About The Combustion Institute

The Combustion Institute is an international, non-profit, educational and scientific society. Founded in 1954, CI promotes and disseminates research activities in all areas of combustion science and technology for the advancement of many diverse communities around the world. The International Symposium on Combustion is its world congress and major biennial meeting. 

The Combustion Institute directs the publication of two scientific journals, Combustion and Flame, published monthly and the Proceedings of The Combustion Institute, published biennially. Those publications and the affiliated journals, Progress in Energy and Combustion Science, Combustion Science and Technology, Combustion Theory and Modeling, and Applications in Energy and Combustion Science link to all aspects of energy and combustion science both inside and outside the direct international combustion community.

The Combustion Institute also fosters a wide breadth of scientific activities, including regional scientific conferences, summer schools, lecture series, and stipend programs for early researchers. CI also maintains good relations with other scientific societies. Our international community is dedicated to combustion research as a field of eminent societal importance that cuts across many scientific and engineering disciplines. The Combustion Institute’s By-Laws can be accessed here.
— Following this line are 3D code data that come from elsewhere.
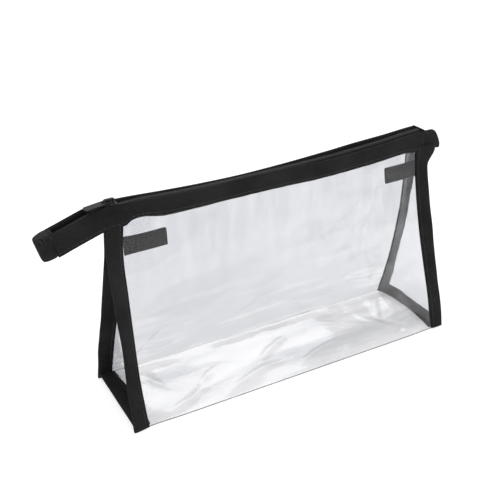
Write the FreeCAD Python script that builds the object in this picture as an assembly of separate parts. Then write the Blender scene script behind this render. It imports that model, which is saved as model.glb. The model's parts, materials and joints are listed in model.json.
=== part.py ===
"""Clear zip-top makeup bag with black nylon bindings.

Frame: millimetres, +Z up, +X along the zip to the right, -Y the front.  The origin is the
middle of the base, on the surface that the bag stands on.  The walls lean in to a skewed zip,
so most pieces are ruled between two flat outlines.
"""
import FreeCAD, Part
import math
import os

V = FreeCAD.Vector

# ---- driving dimensions of the bag -------------------------------------------------------
SEAM_SPAN = 220.0        # side seam to side seam, along X
BASE_DEPTH = 62.0        # front crease to rear crease, along Y
BAG_HEIGHT = 141.0       # top edge of both hems
FIN_WIDTH = 10.0         # bound seam allowance that stands out past each side seam
MOUTH_WIDTH = 190.0      # length of wall that swings when the mouth opens

# ---- sheet goods -------------------------------------------------------------------------
FILM = 0.3               # clear vinyl
TAPE = 0.5               # nylon binding
ZIP_TAPE = 0.4           # woven tape of the zip
BASE_RISE = 2.0          # how far the outer edge of a base fin turns up
BASE_JOGGLE = 6.0        # length over which the base film steps up on to its binding
GUSSET_DISH = 3.0        # how far each end panel is pushed in
CORNER_INSET = 2.5       # base fins stop this far inside the front and rear creases

# ---- zip line ----------------------------------------------------------------------------
ZIP_OFFSET = 3.2         # zip centre line, toward the back, at the middle of the bag
ZIP_SLOPE = 0.076        # it also runs toward the back by this much per unit of X
HEM_PLAY = 0.75          # slider to hem on each side, at the middle of the bag
GROOVE_SLOPE = 0.0064    # the gap between the hems widens to the right by this per unit of X
HEM_HEIGHT = 12.5        # outside leg of a hem
ZIP_TAPE_HEIGHT = 16.5   # zip tape, from the top edge down inside the film
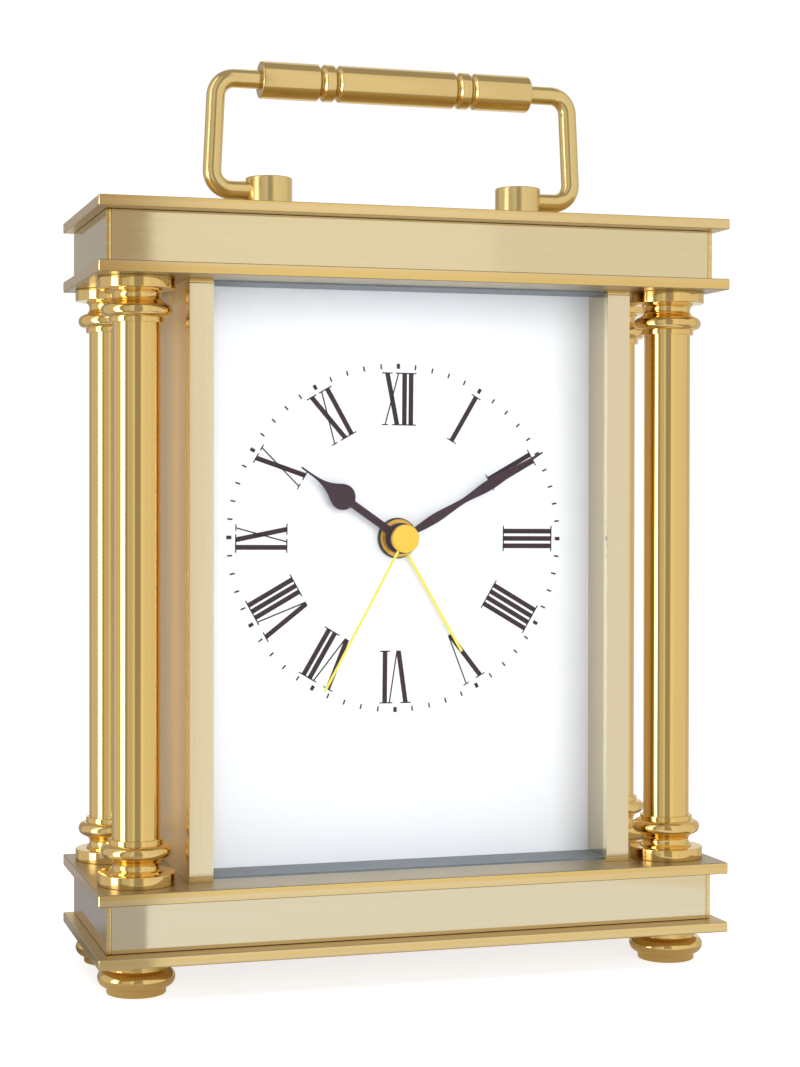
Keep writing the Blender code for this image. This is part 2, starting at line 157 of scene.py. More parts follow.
def makeBrass(name, color, rough, grain, depth, tint, streak=0.0, levelShading=0.0):
    # lacquered brass: grain stretches the brushing marks, depth is how far they stand, tint is how
    # tarnished it is, streak is how pale its drawn lines are, and the last argument is how much painted shade
    # darkens its level faces and roughens them
    look = brassLook
    finish = Finish(name)
    cloud = finish.noise((18, 18, 18), 4.0)
    lines = finish.noise(grain, 4.0, 0.65)
    fleck = finish.noise((900, 900, 900), 2.0)
    tone = finish.blend(cloud * tint, color, look["tarnish"])
    gloss = rough + (lines - 0.5) * rough * look["lineRough"] + (fleck - 0.5) * look["fleckRough"]
    if streak:
        drawn = finish.noise(tuple(size * look["drawnScale"] for size in grain), 2.0)
        tone = finish.blend((drawn - look["drawnFrom"]) * streak, tone, look["straw"])
    if levelShading:
        # painted shade: faces that point up or down get a darker colour and more roughness
        normal = finish.node("ShaderNodeTexCoord", output="Normal")
        facing = finish.node("ShaderNodeSeparateXYZ", {}, {0: normal}, 2)
        level = finish.node("ShaderNodeMath", {"operation": "ABSOLUTE"}, {0: facing}) > look["levelFrom"]
        tone = finish.blend(level * levelShading, tone, look["paintedShade"])
        gloss = gloss + level * look["levelRough"]
    finish.set(Base_Color=tone, Metallic=1.0, Roughness=gloss,
               Normal=finish.bump(lines, depth, 0.00003),
               Coat_Weight=0.12, Coat_Roughness=0.04, Coat_IOR=1.45)
    return finish.material


def makeGlass():
    # a clear pane: light passes straight through, its faces mirror a little more at a slant
    finish = Finish("paneGlass")
    edge = finish.node("ShaderNodeFresnel", {}, {"IOR": 1.45})
    clear = finish.node("ShaderNodeBsdfTransparent", {}, {"Color": (0.985, 0.99, 0.99, 1.0)})
    smear = finish.noise((30, 30, 12), 3.0)
    gloss = finish.node("ShaderNodeBsdfPrincipled", {}, {
        "Base Color": (0.9, 0.95, 0.96, 1.0), "Metallic": 1.0, "Roughness": 0.01 + smear * 0.02})
    mixed = finish.node("ShaderNodeMixShader", {}, {0: edge * 0.45, 1: clear, 2: gloss})
    finish.plug(finish.nodes["Material Output"].inputs["Surface"], mixed)
    finish.nodes.remove(finish.shader)
    return finish.material


def makePaint(name, color, shade, rough, fine=1400, depth=0.15, metal=0.0, gloss=0.5):
    # smooth or moulded coating: colour drifts a little, and a fine texture breaks up the gloss
    finish = Finish(name)
    drift = finish.noise((40, 40, 40), 3.0)
    texture = finish.noise((fine, fine, fine), 2.0)
    finish.set(Base_Color=finish.blend(drift * 0.5, color, shade), Metallic=metal, Specular_IOR_Level=gloss,
               Roughness=rough + (texture - 0.5) * 0.12 + (drift - 0.5) * 0.05,
               Normal=finish.bump(texture, depth, 0.00002))
    return finish.material


def makeSpun(name, color, shade, rough, metal):
    # a small disc faced on a lathe: rings about the Y axis through the origin, below the hands' axis
    finish = Finish(name)
    rings = finish.node("ShaderNodeTexWave", {"wave_type": "RINGS", "rings_direction": "Y"}, {
        "Vector": finish.spot((1, 1, 1)), "Scale": 900.0, "Distortion": 1.5, "Detail": 2.0})
    cloud = finish.noise((300, 300, 300), 3.0)
    finish.set(Base_Color=finish.blend(cloud * 0.8, color, shade), Metallic=metal,
               Roughness=rough + (rings - 0.5) * 0.08, Normal=finish.bump(rings, 0.12, 0.00001))
    return finish.material


def makeWound(name, color, shade, pitch):
    # wire laid in turns along X; the dark colour in the grooves between the turns is painted shade
    finish = Finish(name)
    turns = finish.node("ShaderNodeTexWave", {"wave_type": "BANDS", "bands_direction": "X"}, {
        "Vector": finish.spot((1, 1, 1)), "Scale": pitch, "Distortion": 0.3, "Detail": 1.0})
    finish.set(Base_Color=finish.blend(turns, shade, color), Metallic=0.8, Roughness=0.35 - turns * 0.1,
               Normal=finish.bump(turns, 0.7, 0.0001))
    return finish.material


def makeBoard():
    # green mask over faint copper tracks
    finish = Finish("circuitBoard")
    tracks = finish.node("ShaderNodeTexVoronoi", {"feature": "DISTANCE_TO_EDGE", "distance": "EUCLIDEAN"}, {
        "Vector": finish.spot((260, 260, 260)), "Scale": 1.0})
    line = tracks < 0.06
    finish.set(Base_Color=finish.blend(line, (0.015, 0.16, 0.06), (0.05, 0.30, 0.12)), Roughness=0.4,
               Normal=finish.bump(line, 0.3, 0.00003))
    return finish.material


def makeSleeve():
    # the cell's printed sleeve: dark body, copper-coloured end
    finish = Finish("cellSleeve")
    apart = finish.node("ShaderNodeSeparateXYZ", {}, {0: finish.spot((1, 1, 1))})
    scuffs = finish.noise((120, 700, 700), 4.0)
    top = apart < -0.0125
    finish.set(Base_Color=finish.blend(top, (0.02, 0.022, 0.03), (0.62, 0.33, 0.12)), Metallic=top * 0.8,
               Roughness=0.25 + scuffs * 0.2)
    return finish.material


plateGrain, turnedGrain, sheetGrain = (6, 1300, 2600), (60, 60, 1500), (900, 900, 9)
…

A Brief History of The Combustion Institute

The history leading to the establishment of The Combustion Institute dates back to the early 1900s. The need for fundamental understanding of combustion processes became evident in the dawn of major development in automotive engines, fuels, and aviation. Scientists and practitioners in combustion-related fields gathered in 1928 for the first combustion symposium in Swampscott, MA. Affiliated with the American Chemical Society at the time, the venue enabled participants to exchange ideas and share scientific results over a range of topics in combustion science.

A series of national and international combustion symposia that followed solidified and strengthened an active international combustion research community. During the Fifth International Symposium held in 1954 at the University of Pittsburgh, Bernard Lewis and Hoyt Hottel, among others, led the incorporation of The Combustion Institute as a scientific society. Today, The Combustion Institute consists of 35 affiliated sections around the world. 

Since its founding, The Combustion Institute has made a profound impact on the advancement of combustion science and the discovery of cleaner and more efficient energy conversion processes. For almost a century, combustion science has been an imperative field of study that cuts across many scientific and engineering disciplines.

As a non-profit, scientific and engineering society, The Combustion Institute promotes research activities in all areas of combustion science and its related fields, including clean energy conversion and propulsion. Dissemination of research findings and education initiatives are conducted through the biennial International Symposium on Combustion, regional and national conferences and meetings, Combustion-Institute Summer-Schools, and the publication of CI’s  journals, Combustion and Flame and Proceedings of The Combustion Institute. Affiliated journals include Progress in Energy and Combustion ScienceCombustion Science and Technology, Combustion Theory and Modelingand Applications in Energy and Combustion Science.

Combustion Colloquia

The international combustion community currently addresses 13 colloquia categories.

Low-emission combustion technologies including low-carbon and hydrogen-based fuels, MILD combustion, oxy-fuel combustion, chemical looping, NOx and SOx reduction, and CO2 capture strategies.

Gas-phase reaction kinetics including the kinetics of hydrocarbons and oxygenated fuels, formation of gaseous pollutants, elementary reactions, and mechanism generation and reduction.

Diagnostics including the development and application of diagnostic techniques and sensors for the understanding and control of combustion and reacting flow phenomena.

Laminar flames including experiments, theory, and modeling applied to ignition, structure, propagation, extinction, stabilization, dynamics, and instabilities.

Turbulent flames including experiments, theory, and modeling applied to ignition, structure, propagation, extinction, stabilization, dynamics, and instabilities.

Spray, droplet, and supercritical combustion including atomization, combustion of droplets, sprays, and supercritical fluids.

Detonation, explosion, and supersonic combustion including flame acceleration, DDT, rotating- and pulse-detonation engines, constant volume combustion engines, and scramjet-engines.

Solid fuel combustion including fundamental aspects related to pyrolysis, oxidation, gasification, and ash formation from coal, biomass, and wastes, as well as combustion of propellants and metals.

Fire research including fundamental aspects of ignition, burning, spread and suppression of fire, as well as applications to building fire and urban/wildland fire safety.

Propulsion including device-specific aspects of fuels, emissions, injection, stability, and combustion dynamics (e.g. ignition, quenching, thermoacoustics) in reciprocating internal combustion engines, gas turbines (for propulsion and power generation), and rocket engines.

Soot, nanomaterials, and large molecules including the formation, growth, and destruction of soot, PAHs, carbon nanostructures, and other nanoscale materials.

Numerical combustion including discretization and meshing techniques, high-order methods, high performance computing, machine learning, uncertainty quantification, experimental design, and generation of numerical data.

Multi-physics phenomena including assisted combustion (plasmas, electric and magnetic fields), catalysis, coupled heat transfer, micro-channel reactors, fuel cells, fuel synthesis and transformation, and electrolysis.